Du côté de la Ligue nationale pour la démocratie, l’embarras est perceptible sur cette question qui surgit à un moment où les élections de 2015 sont dans tous les esprits. Contactée par l’AFP, Aung San Suu Kyi s’est dit satisfaite de la décision de Shwe Mann de renvoyer aux ministères concernés l’élaboration des éventuels projets de loi « car c’est ce que la procédure législative prévoit ». Elle ne s’est toutefois pas prononcée sur le fond, bien que l’an dernier elle avait critiqué un appel des moines à limiter les mariages interreligieux ; elle avait alors déclaré qu’une telle mesure serait discriminatoire envers les femmes, contraire aux lois en vigueur et aux droits de l’homme et en contradiction avec l’enseignement bouddhique.

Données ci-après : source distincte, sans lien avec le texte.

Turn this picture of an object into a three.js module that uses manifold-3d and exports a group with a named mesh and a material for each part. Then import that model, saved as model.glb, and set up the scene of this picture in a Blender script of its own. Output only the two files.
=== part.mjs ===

Quelques députés ont toutefois estimé qu’il n’y avait pas « urgence » à légiférer sur ces questions. Interrogé par The Irrawaddy, Win Htein, un député de la LND, rappelle que si le bouddhisme est dominant en Birmanie, le christianisme et l’islam sont pratiqués par certains groupes ethniques et précise que « les questions liées à la religion et à la race sont très dangereuses ». Appartenant à l’USDP, un autre député, Hla Swe, déclare à l’AFP qu’« il serait mieux de formuler ces lois après les élections [de 2015] », ajoutant craindre que « la demande appelant à la rédaction de telles lois ne soit motivée par des desseins politiciens ».(eda/ra)

(1) La Constitution de 2008 de l’Union du Myanmar reconnaît au bouddhisme une « position spéciale » du fait que cette religion est professée par une majorité de la population ; elle reconnaît aussi le christianisme, l’islam, l’hindouisme et l’animisme comme étant des religions présentes dans le pays.